Investor Ben Parr seconded this idea: “Clara cares about getting things done and building products and companies that work. She’s not flashy, and she’s not looking for accolades. She’s looking for customers and new hires and opportunities for her company. She’s the best kind of entrepreneur.”

Bryan Schreier, a venture partner at Sequoia Capital, shared that what drew his firm to continually invest in Hearsay Social was Shih and Garrity. They all first met in 2010, and Shih and Garrity were “prototype entrepreneurs” that Sequoia wanted to partner with. According to Schreier, “they had impeccable resumes, achieved a great deal in their careers, and were working on a company that’s in a space where they’re authentically spending their time and are concerned with.”
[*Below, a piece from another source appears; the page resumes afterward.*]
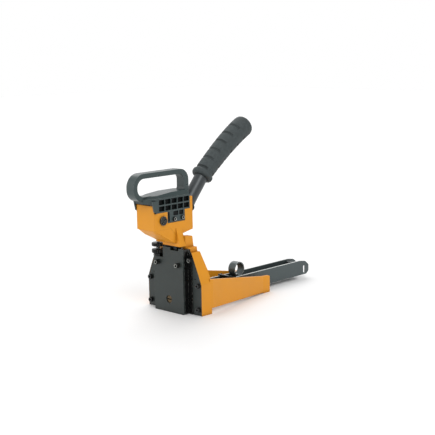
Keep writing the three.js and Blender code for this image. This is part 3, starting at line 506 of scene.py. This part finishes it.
paint_where(rail, RAIL_EDGE_STEEL, lambda c, n: c.z > RAIL_TOP - RUBBED_HEIGHT and n.z > 0.2)
refined("finger_ring", RAIL_STEEL, edge=0.3 * MM)
refined("window_plug", BRASS, edge=0.2 * MM)

# ---------------------------------------------------------------- lever tube and grip

# Y and Z of the lever tube's centreline, in millimetres, as in the CAD.
TUBE_LINE = [(-86.4, 154.8), (-73.9, 171.4), (-61.6, 186), (-50.4, 199.4), (-39.4, 210.3), (-25.6, 221.9),
             (2.2, 243.7), (34.5, 265.2), (57.6, 277.6)]


def catmull_rom(points, steps=40):
    """A centripetal Catmull-Rom curve through the points, as a dense list of points."""
    ends = [2 * points[0] - points[1], *points, 2 * points[-1] - points[-2]]
    dense = []
    for p0, p1, p2, p3 in zip(ends, ends[1:], ends[2:], ends[3:]):
        d0, d1, d2 = [math.sqrt((b - a).length) for a, b in ((p0, p1), (p1, p2), (p2, p3))]
        t1 = ((p1 - p0) / d0 - (p2 - p0) / (d0 + d1) + (p2 - p1) / d1) * d1
        t2 = ((p2 - p1) / d1 - (p3 - p1) / (d1 + d2) + (p3 - p2) / d2) * d1
        for k in range(steps):
            t = k / steps
            dense.append(p1 + t * t1 + t * t * (3 * (p2 - p1) - 2 * t1 - t2)
                         + t ** 3 * (2 * (p1 - p2) + t1 + t2))
    return [*dense, points[-1]]


class Line:
    """A line in the plane X = 0 that is read by the distance along it."""

    def __init__(self, points):
        self.points = catmull_rom([Vector((0, y * MM, z * MM)) for y, z in points])
        self.distances = [0.0]
        for a, b in zip(self.points, self.points[1:]):
            self.distances.append(self.distances[-1] + (b - a).length)

    def at(self, distance):
        """The point there and the direction of the line."""
        last = len(self.points) - 2
        i = next((k for k in range(last) if self.distances[k + 1] > distance), last)
        a, b = self.points[i], self.points[i + 1]
        share = (distance - self.distances[i]) / (self.distances[i + 1] - self.distances[i])
        return a + (b - a) * share, (b - a).normalized()


def swept(bm, line, sections, segments, loop=False):
    """A skin round a line. sections is a list of (distance, radius or function of the angle)."""
    rings = []
    across = Vector((1, 0, 0))
    for distance, radius in sections:
        centre, direction = line.at(distance)
        up = across.cross(direction)
        ring = []
        for k in range(segments if radius else 1):
            angle = 2 * math.pi * k / segments
            size = radius(angle) if callable(radius) else radius
            ring.append(bm.verts.new(centre + across * size * math.cos(angle) + up * size * math.sin(angle)))
        rings.append(ring)
    skin(bm, rings, loop)


# Distances along the line, and the tube's outer and inner radius.
GRIP_START, GRIP_END, TUBE_END = 57.5 * MM, 185.5 * MM, 179.5 * MM
TUBE_RADIUS, TUBE_BORE = 10.65 * MM, 8.65 * MM
lever_line = Line(TUBE_LINE)


def lever_tube(steps=60, lip=0.4 * MM):
    """The bent tube, open at both ends, with a small lip at each."""
    stations = [TUBE_END * k / steps for k in range(steps + 1)]
    outer = [(s, TUBE_RADIUS - (lip if k in (0, steps) else 0)) for k, s in enumerate(stations)]
    inner = [(s, TUBE_BORE) for s in reversed(stations)]
    outer.insert(1, (lip, TUBE_RADIUS))
    bm = bmesh.new()
    swept(bm, lever_line, outer + inner, 64, loop=True)
    return piece("lever_tube_swept", bm, TUBE_STEEL, "lever_tube")


# The grip's outline, as (distance from its collar's end, radius) in millimetres.
COLLAR = [(0, 13.4), (0.6, 14.8), (1.6, 16.1), (3, 16.9), (5.2, 17), (6.8, 16.8), (8, 16.1), (9, 15.2),
          (9.8, 14.6), (11, 14.5), (12.6, 14.6), (14, 15)]
SWELL = [(28, 15.3), (56, 15.9), (85, 16.6), (111, 17.1), (119, 17.15)]
ROUND_END = [(122, 16.9), (124.4, 16.2), (126.2, 15), (127.3, 13.2), (127.8, 11), (128, 8)]
GRIP_OUTLINE = COLLAR + SWELL + ROUND_END
# Pairs of grooves at six places, one over the top and one underneath: (middle angle, reach) in degrees.
GROOVE_PLACES = [11.5 + 18 * k for k in range(6)]
GROOVE_ARCS = [(92, 62), (-95, 78)]
GROOVE_RUN_OUT = 10
GROOVE_HALF_WIDTH = 2.1
GROOVE_DEPTH = 1.7


def outline_radius(distance):
    for (s0, r0), (s1, r1) in zip(GRIP_OUTLINE, GRIP_OUTLINE[1:]):
        if distance <= s1:
            return r0 + (r1 - r0) * (distance - s0) / (s1 - s0)
    return GRIP_OUTLINE[-1][1]


def groove_share(angle):
    """How much of the full groove is cut at an angle: it runs out at both ends of each arc."""
    degrees = math.degrees(angle)
    from_middle = [(abs((degrees - middle + 180) % 360 - 180), reach) for middle, reach in GROOVE_ARCS]
    return max(min(1.0, max(0.0, (reach - away) / GROOVE_RUN_OUT)) for away, reach in from_middle)


def grip_section(distance):
    """The grip's radius round the line at a distance, with the finger grooves pressed in."""
    base = outline_radius(distance)
    nearest = min(abs(distance - place) for place in GROOVE_PLACES)
    depth = GROOVE_DEPTH * math.sqrt(max(0.0, 1 - (nearest / GROOVE_HALF_WIDTH) ** 2))
    return lambda angle: (base - depth * groove_share(angle)) * MM


def grip(step=0.55, bore_steps=30, gap=0.3 * MM):
    """The grip, with a blind bore that clears the tube by the gap. step is the outline's, in millimetres."""
    last_fine = ROUND_END[-3][0]
    fine = [step * k for k in range(int(last_fine / step) + 1)]
    places = sorted({*fine, *(distance for distance, radius in GRIP_OUTLINE)})
    outer = [(GRIP_START + s * MM, grip_section(s)) for s in places] + [(GRIP_END, 0)]
    bore = TUBE_RADIUS + gap
    depth = TUBE_END + gap
    inner = [(depth - (depth - GRIP_START) * k / bore_steps, bore) for k in range(bore_steps + 1)]
    bm = bmesh.new()
    swept(bm, lever_line, [(depth, 0), *inner, *outer], 72)
    return piece("grip_moulded", bm, RUBBER, "grip")


lever_tube()
grip()

# ---------------------------------------------------------------- springs

ROLL_WIDTH = 12 * MM


def pusher_spring():
    """The roll goes with the pusher, and its tape grows between the pusher and the rail's front."""
    low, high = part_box("pusher_spring")
    roll = Vector((low.x, high.y - ROLL_WIDTH, low.z))
    return refined("pusher_spring", BRIGHT_STEEL, edge=0, stretch=("pusher", low, roll))


def return_spring(turns=5, wire=0.6 * MM, sides=12, steps=28):
    """A close coil between its two pins. The lower end stays, and the upper end goes with the lever."""
    low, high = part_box("return_spring")
    centre = (low + high) / 2
    coil = (high.x - low.x) / 2 - wire
    first, last = low.z + wire, high.z - wire
    rings = []
    bm = bmesh.new()
    for k in range(turns * steps + 1):
        angle = 2 * math.pi * k / steps
        height = first + (last - first) * k / (turns * steps)
        out = Vector((math.cos(angle), math.sin(angle), 0))
        middle = Vector((centre.x, centre.y, height)) + out * coil
        rings.append([bm.verts.new(middle + out * wire * math.cos(2 * math.pi * s / sides)
                                   + Vector((0, 0, wire * math.sin(2 * math.pi * s / sides))))
                      for s in range(sides)])
    rings = [[bm.verts.new(sum((v.co for v in rings[0]), Vector()) / sides)], *rings,
             [bm.verts.new(sum((v.co for v in rings[-1]), Vector()) / sides)]]
    skin(bm, rings)
    top = Vector((low.x, low.y, high.z))
    return piece("return_spring_coil", bm, BRIGHT_STEEL, "return_spring", ("lever", low, top))


pusher_spring()
return_spring()

# ---------------------------------------------------------------- studio and camera

# Fitted to the photo, seen from 44 degrees right of the nose and 10 degrees up.
CAMERA_PLACE = Vector((1.1064, -1.1639, 0.4007))
CAMERA_TARGET = Vector((0.008974, -0.024264, 0.133752))
CAMERA_ROLL = math.radians(-0.998)
CAMERA_LENS = 84.595


def camera():
    data = bpy.data.cameras.new("camera")
    data.lens = CAMERA_LENS
    data.sensor_width = 36
    thing = bpy.data.objects.new("camera", data)
    bpy.context.scene.collection.objects.link(thing)
    look = (CAMERA_TARGET - CAMERA_PLACE).to_track_quat("-Z", "Y").to_matrix().to_4x4()
    thing.matrix_world = Matrix.Translation(CAMERA_PLACE) @ look @ Matrix.Rotation(CAMERA_ROLL, 4, "Z")
    bpy.context.scene.camera = thing


def sun(name, direction, spread, strength):
    """Parallel light from a direction, with soft shadows as from a wide panel far away."""
    data = bpy.data.lights.new(name, "SUN")
    data.angle = math.radians(spread)
    data.energy = strength
    thing = bpy.data.objects.new(name, data)
    bpy.context.scene.collection.objects.link(thing)
    thing.matrix_world = (-Vector(direction)).to_track_quat("-Z", "Y").to_matrix().to_4x4()


# The world's light from -X and from +X, and how bright the camera sees it.
WORLD_LEFT, WORLD_RIGHT, WORLD_SEEN = 1.0, 0.45, 1.0


def studio_world():
    """White behind the object, with light that is stronger from the left than from the right."""
    world = bpy.data.worlds.new("studio")
    world.use_nodes = True
    tree = world.node_tree
    background = tree.nodes["Background"]
    direction = tree.nodes.new("ShaderNodeTexCoord")
    split = tree.nodes.new("ShaderNodeSeparateXYZ")
    fall = tree.nodes.new("ShaderNodeMapRange")
    fall.inputs["From Min"].default_value = -1
    fall.inputs["To Min"].default_value = WORLD_LEFT
    fall.inputs["To Max"].default_value = WORLD_RIGHT
    path = tree.nodes.new("ShaderNodeLightPath")
    strength = tree.nodes.new("ShaderNodeMix")
    strength.inputs[3].default_value = WORLD_SEEN
    tree.links.new(direction.outputs["Generated"], split.inputs["Vector"])
    tree.links.new(split.outputs["X"], fall.inputs["Value"])
    tree.links.new(path.outputs["Is Camera Ray"], strength.inputs[0])
    tree.links.new(fall.outputs["Result"], strength.inputs[2])
    tree.links.new(strength.outputs[0], background.inputs["Strength"])
    background.inputs["Color"].default_value = (1, 1, 1, 1)
    bpy.context.scene.world = world


def pale_floor(half=6.0):
    bm = bmesh.new()
    corners = [bm.verts.new((x * half, y * half, 0)) for x, y in ((-1, -1), (1, -1), (1, 1), (-1, 1))]
    bm.faces.new(corners)
    mesh = bpy.data.meshes.new("floor")
    bm.to_mesh(mesh)
    bm.free()
    floor = bpy.data.objects.new("floor", mesh)
    bpy.context.scene.collection.objects.link(floor)
    mesh.materials.append(finish("pale_floor", (0.9, 0.9, 0.9, 1), 0.7, mottle=0.01, mottle_size=0.4))


camera()
bpy.context.scene.view_settings.view_transform = "Standard"
studio_world()
sun("key", (0.9, -0.45, 0.9), 32, 1.1)
sun("back", (-0.6, 0.6, 1.0), 45, 0.9)
sun("left", (-0.6, -0.8, 0.35), 50, 0.25)
pale_floor()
He added: “Clara had already written a book about social business and had real domain expertise…She’s a rare example of a leader who’s a thought leader in a space, and at the helm of a company that’s blazing a trail providing incredible value to their customers.”

Shih’s credentials should certainly instill confidence in company executives who are the target audience of “The Social Business Imperative.” Of course, while the book lays out a decent foundation, the digital landscape is quite vast and one book can’t touch on everything. However, it should be able to do what Shih told us she intended — to start moving things forward so companies can transform themselves and adapt to the changing customer landscape.

“The Social Business Imperative” is on sale now.